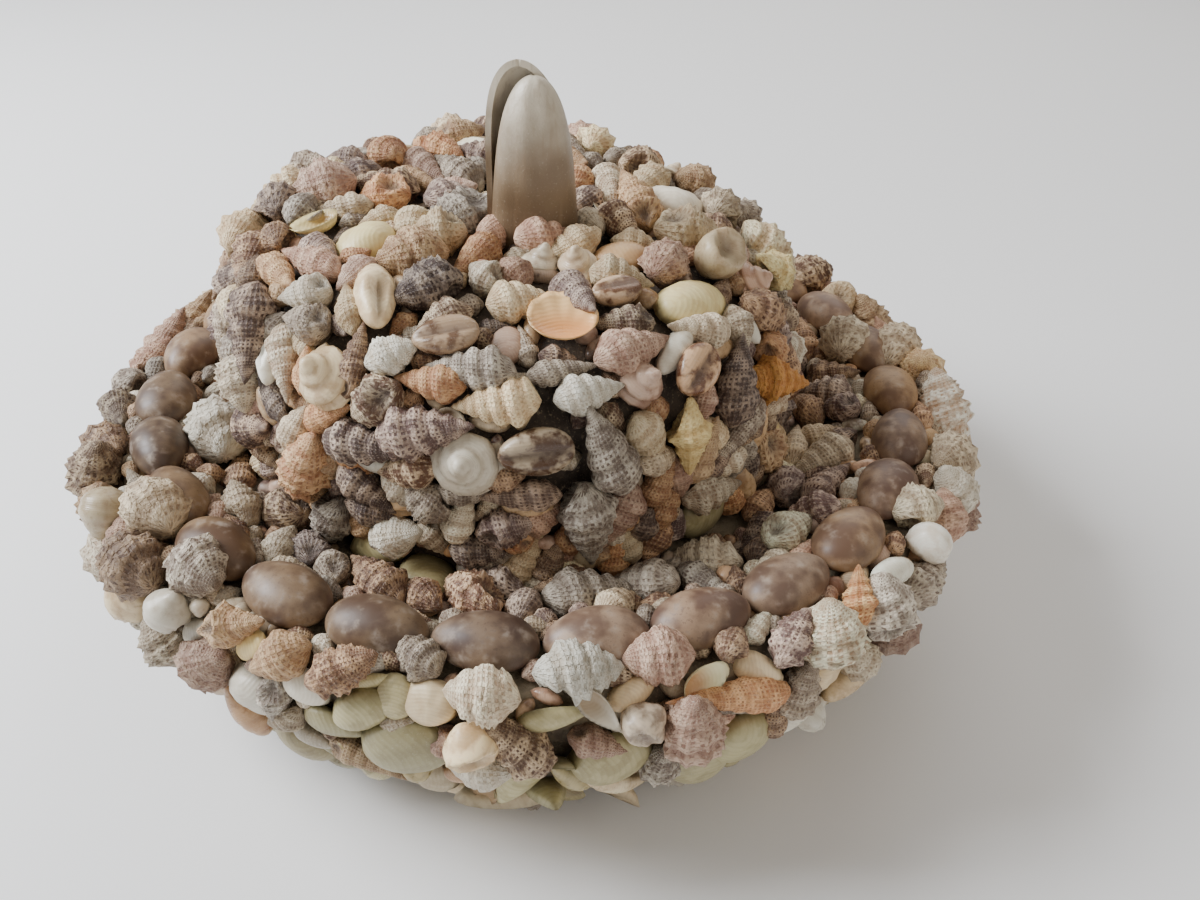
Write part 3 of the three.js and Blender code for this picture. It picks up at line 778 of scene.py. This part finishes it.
def press(kind, look, skin_name, run, angle, heading, size, roll=0.0, tilt=0.0, sink=0.0):
    """Sets one shell, keeps its place in mind, and makes its own mesh with its own colours."""
    global taken_centres, taken_radii
    skin = skins[skin_name]
    place, normal, along = skin.spot(run, angle)
    side = side_of(angle)
    centres, radii = shell_balls(kind, size, place, normal, along, side, heading)
    taken_centres = np.concatenate([taken_centres, centres])
    taken_radii = np.concatenate([taken_radii, radii])
    master, _, width = KINDS[kind]
    forward = Vector(along * math.cos(heading) + side * math.sin(heading))
    up = Vector(normal)
    across = up.cross(forward)
    stand = Matrix((forward, across, up)).transposed().to_4x4()
    axis_height = AXIS_SHARE * width if kind not in FLAT_KINDS else VALVE_PIVOT
    middle = Matrix.Translation((0, 0, axis_height * size))
    rolled = middle @ Matrix.Rotation(roll, 4, "X") @ middle.inverted()
    lift = 0.0
    if kind in FLAT_KINDS and abs(roll) > 2:
        lift = HOLLOW_UP_LIFT
    spread = [chance.uniform(0.90, 1.10) for _ in range(3)]
    place_matrix = (Matrix.Translation(Vector(place) + up * (lift - sink)) @ stand
                    @ middle @ Matrix.Rotation(tilt, 4, "Y") @ middle.inverted() @ rolled
                    @ Matrix.Diagonal((size * spread[0], size * spread[1], size * spread[2], 1)))
    copy = master.copy()
    copy.data = master.data.copy()
    copy.data.transform(place_matrix)
    bpy.context.scene.collection.objects.link(copy)
    light, shadow, contrast, worn = LOOKS[look]
    # Painted light and shade: shells on the bowl are painted lighter towards its right side and darker
    # towards its left, and darker still on the lower wall, which lies in shade.
    bright = chance.uniform(0.88, 1.16) * (1.0 if skin_name == "lid" else 1.02 + 0.12 * math.cos(angle))
    bright *= LOW_WALL_PAINTED_SHADE if skin_name == "wall" and run > LOW_WALL_RUN else 1.0
    warm = chance.uniform(-0.05, 0.05)
    for name, colour, extra in (("tint", light, worn), ("ground", shadow, contrast)):
        red, green, blue = paint(*[min(255, c * bright) for c in colour])
        values = [red * (1 + warm), green * 0.98, blue * (0.90 - warm), extra * chance.uniform(0.75, 1.2)]
        keep_colour(copy.data, name, values)
    owner = "lid" if skin_name == "lid" else "bowl"
    pressed[owner].append((kind, angle, float(place[2]), copy))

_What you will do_
Every line above should be printed again exactly as it stands.

_The solution_
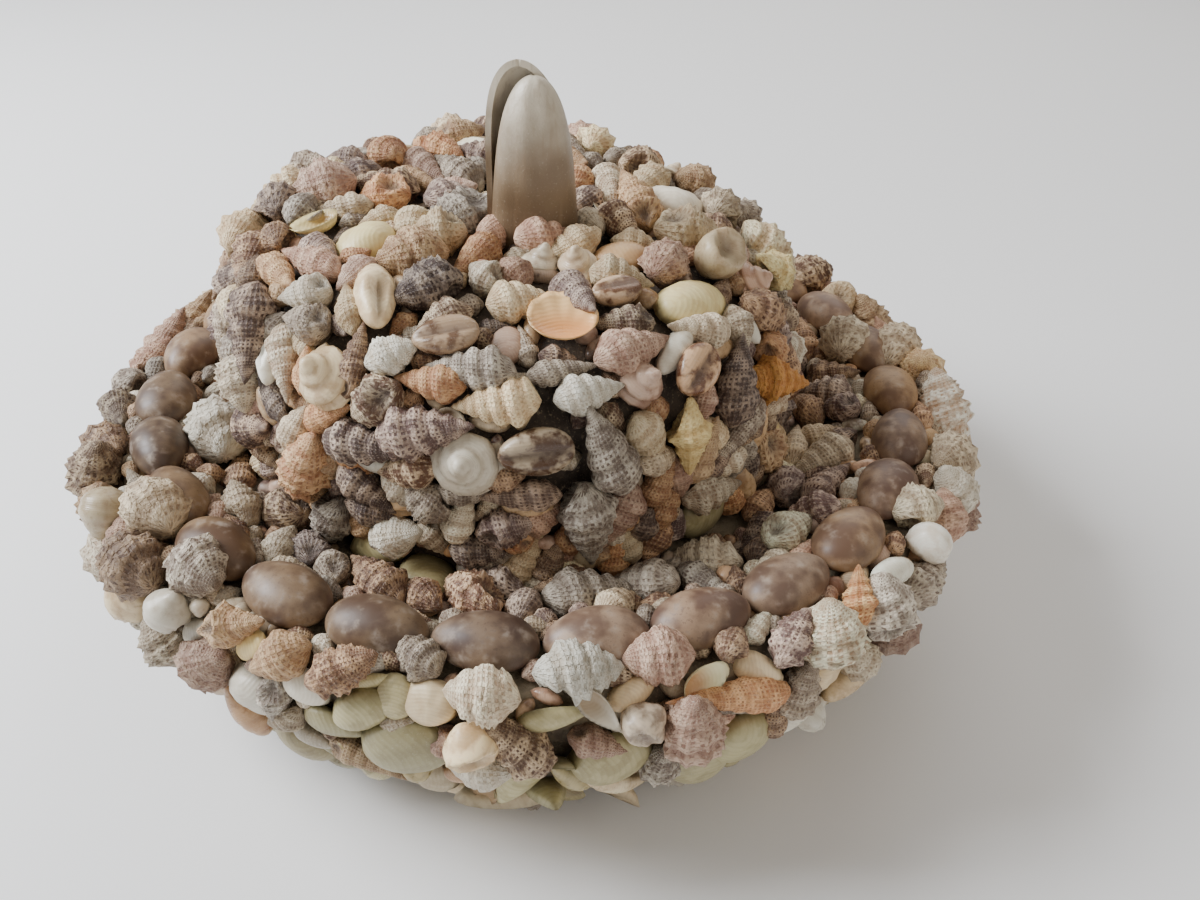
Write part 3 of the three.js and Blender code for this picture. It picks up at line 778 of scene.py. This part finishes it.
def press(kind, look, skin_name, run, angle, heading, size, roll=0.0, tilt=0.0, sink=0.0):
    """Sets one shell, keeps its place in mind, and makes its own mesh with its own colours."""
    global taken_centres, taken_radii
    skin = skins[skin_name]
    place, normal, along = skin.spot(run, angle)
    side = side_of(angle)
    centres, radii = shell_balls(kind, size, place, normal, along, side, heading)
    taken_centres = np.concatenate([taken_centres, centres])
    taken_radii = np.concatenate([taken_radii, radii])
    master, _, width = KINDS[kind]
    forward = Vector(along * math.cos(heading) + side * math.sin(heading))
    up = Vector(normal)
    across = up.cross(forward)
    stand = Matrix((forward, across, up)).transposed().to_4x4()
    axis_height = AXIS_SHARE * width if kind not in FLAT_KINDS else VALVE_PIVOT
    middle = Matrix.Translation((0, 0, axis_height * size))
    rolled = middle @ Matrix.Rotation(roll, 4, "X") @ middle.inverted()
    lift = 0.0
    if kind in FLAT_KINDS and abs(roll) > 2:
        lift = HOLLOW_UP_LIFT
    spread = [chance.uniform(0.90, 1.10) for _ in range(3)]
    place_matrix = (Matrix.Translation(Vector(place) + up * (lift - sink)) @ stand
                    @ middle @ Matrix.Rotation(tilt, 4, "Y") @ middle.inverted() @ rolled
                    @ Matrix.Diagonal((size * spread[0], size * spread[1], size * spread[2], 1)))
    copy = master.copy()
    copy.data = master.data.copy()
    copy.data.transform(place_matrix)
    bpy.context.scene.collection.objects.link(copy)
    light, shadow, contrast, worn = LOOKS[look]
    # Painted light and shade: shells on the bowl are painted lighter towards its right side and darker
    # towards its left, and darker still on the lower wall, which lies in shade.
    bright = chance.uniform(0.88, 1.16) * (1.0 if skin_name == "lid" else 1.02 + 0.12 * math.cos(angle))
    bright *= LOW_WALL_PAINTED_SHADE if skin_name == "wall" and run > LOW_WALL_RUN else 1.0
    warm = chance.uniform(-0.05, 0.05)
    for name, colour, extra in (("tint", light, worn), ("ground", shadow, contrast)):
        red, green, blue = paint(*[min(255, c * bright) for c in colour])
        values = [red * (1 + warm), green * 0.98, blue * (0.90 - warm), extra * chance.uniform(0.75, 1.2)]
        keep_colour(copy.data, name, values)
    owner = "lid" if skin_name == "lid" else "bowl"
    pressed[owner].append((kind, angle, float(place[2]), copy))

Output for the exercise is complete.